Бэкон, Шекспир и Розенкрейцеры
Настоящее рассмотрение запутанной проблемы взаимоотношений Бэкона, Шекспира и розенкрейцеров предпринято не ради тщетной цели побеспокоить кости давно умерших людей, а для того чтобы оставалась надежда, что критический анализ поможет снова открыть утерянное для мира знание, утерянное с тех пор, как умолк оракул. У. Ф. Уигстон назвал барда из Эйвона «призрачным капитаном Шекспиром, розенкрейцеровской маской». Это – одно из самых важных утверждений относительно проблемы Шекспира.

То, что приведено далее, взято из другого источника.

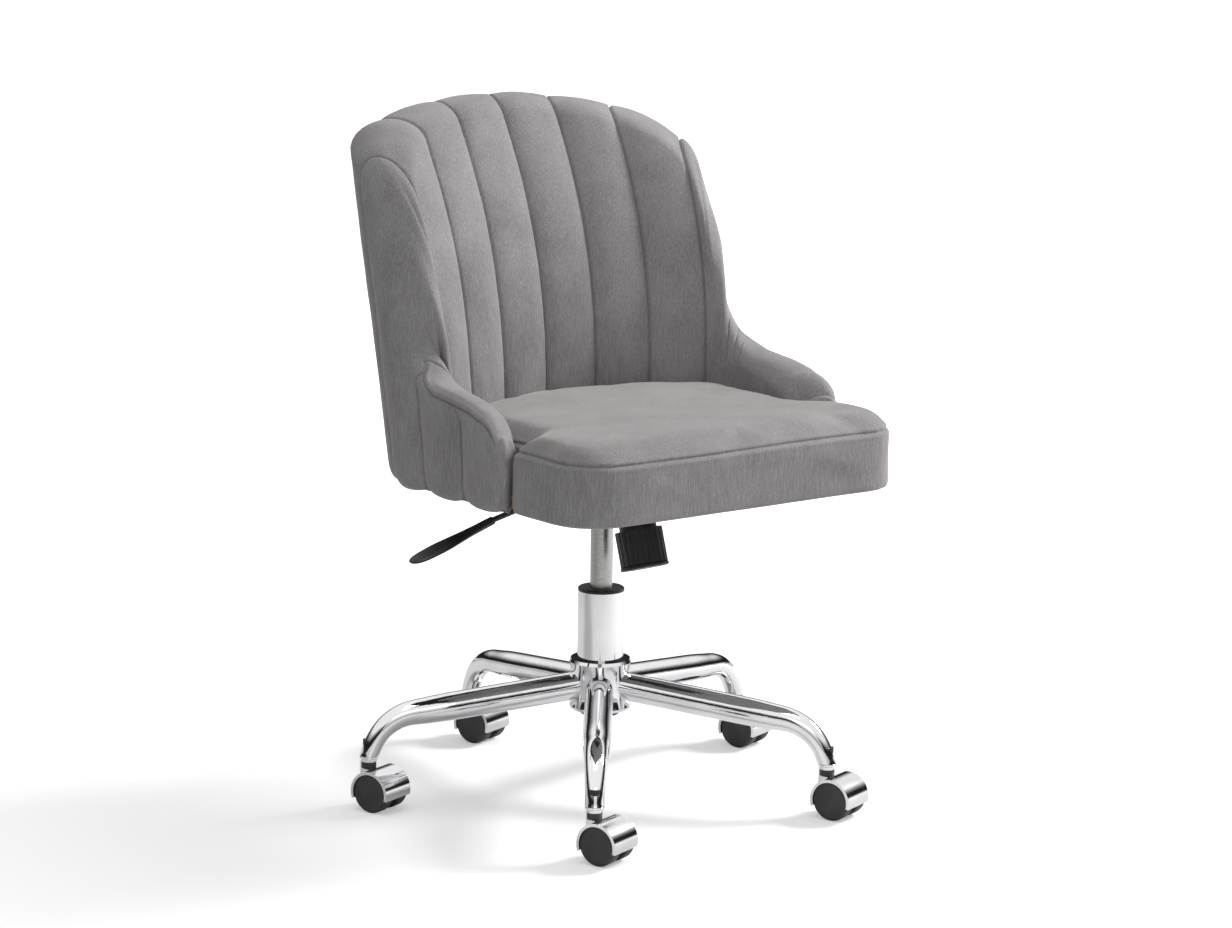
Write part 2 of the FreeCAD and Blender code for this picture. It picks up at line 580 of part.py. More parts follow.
def tongue_slot():
    """Slot in the tongue, along which it tips past the tension screw."""
    radius = SCREW_R + 1.5
    slot = cylinder(radius, -8, 12).fuse(cylinder(radius, -8, 12, 0, TONGUE_SLOT))
    slot = slot.fuse(block((-radius, radius), (0, TONGUE_SLOT), (-8, 12)))
    slot.Placement = Placement(along_screw(TONGUE_UP), Rotation(UP, SCREW_DOWN * -1))
    return slot


def seat_plate():
    """Top plate of the mechanism with two ears on the pivot and the tongue on the tension screw."""
    half = PLATE_HALF_X
    plate = block((-half, half), PLATE_Y, (PLATE_LOW, PLATE_TOP))
    corners = [e for e in plate.Edges if abs(e.BoundBox.ZLength - PLATE_T) < 0.01]
    plate = plate.makeFillet(14, corners)
    outer = HOUSE_HALF - HOUSE_T - GAP
    # side view of an ear, from the plate down past the pivot and forward to the tongue
    foot = PIVOT_Z - 11
    rear = -BLOCK_HALF_Y - EAR_CLEAR
    nose = along_screw(TONGUE_UP) + Vector(0, -math.cos(math.radians(NOSE_TILT)),
                                           math.sin(math.radians(NOSE_TILT))) * 17
    ear = [(rear, PLATE_LOW), (rear, foot + 2), (rear - 4, foot), (PIVOT_Y - 4, foot), (nose.y, nose.z),
           (nose.y, PLATE_LOW)]
    shape = plate
    for x in (-outer, outer - EAR_T):
        shape = shape.fuse(polygon_solid([Vector(x, y, z) for y, z in ear], Vector(EAR_T, 0, 0)))
    tongue = Part.makeBox(2 * outer, 34, PLATE_T, Vector(-outer, -17, 0))
    tongue.Placement = Placement(along_screw(TONGUE_UP), Rotation(UP, SCREW_DOWN * -1))
    shape = shape.fuse(tongue).cut(tongue_slot())
    shape = shape.cut(Part.makeCylinder(PIVOT_R + RUN, 200, Vector(-100, PIVOT_Y, PIVOT_Z), Vector(1, 0, 0)))
    for x, y in bolt_places():
        shape = shape.cut(cylinder(BOLT_R + HOLE, 0, 999, x, y))
    return shape.removeSplitter()


def hexagon(radius, z0, z1, x, y):
    ring = [Vector(x + radius * math.cos(math.pi * i / 3), y + radius * math.sin(math.pi * i / 3), z0)
            for i in range(6)]
    return polygon_solid(ring, Vector(0, 0, z1 - z0))


def seat_bolts():
    bolts = []
    for x, y in bolt_places():
        head = hexagon(BOLT_HEAD_R * 1.12, PLATE_LOW - BOLT_HEAD_H, PLATE_LOW, x, y)
        bolts.append(head.fuse(cylinder(BOLT_R, PLATE_LOW, BOARD_TOP + NUT_FLANGE, x, y)))
    return group(bolts)


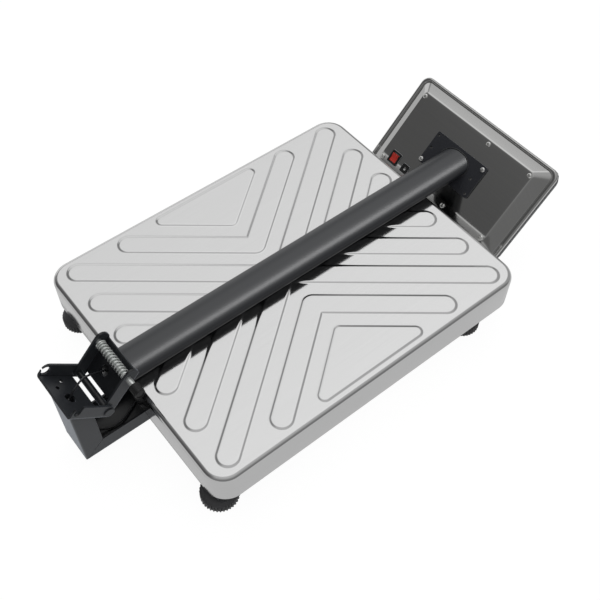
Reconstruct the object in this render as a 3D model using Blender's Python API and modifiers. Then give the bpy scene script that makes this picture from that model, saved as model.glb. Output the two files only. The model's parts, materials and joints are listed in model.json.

Совершенно ясно, что Уильям Шекспир не мог без посторонней помощи написать все то, что вышло под его именем. он не обладал для этого необходимой литературной культурой. Дело в том, что городок Стратфорд не имел школы, в которой бы тот мог получить знания, которые отражены в сочинениях, ему приписываемых. Его родители были неграмотными, и его детство не было отягощено учением. Есть шесть образцов рукописей Шекспира. все они подписаны им, и три из них представляют его завещание. неряшливый вид, кляксы говорят о том, что Шекспир не был знаком с пером и что, видимо, он копировал приготовленную для него подпись, или же его рукой кто-то водил. До сих пор не обнаружено ни одного экземпляра его пьесы или сонета, написанного от руки, и этому нет правдоподобных объяснений. Есть только фантастические и неправдоподобные предположения, появившиеся в предисловии к Большому Фолио.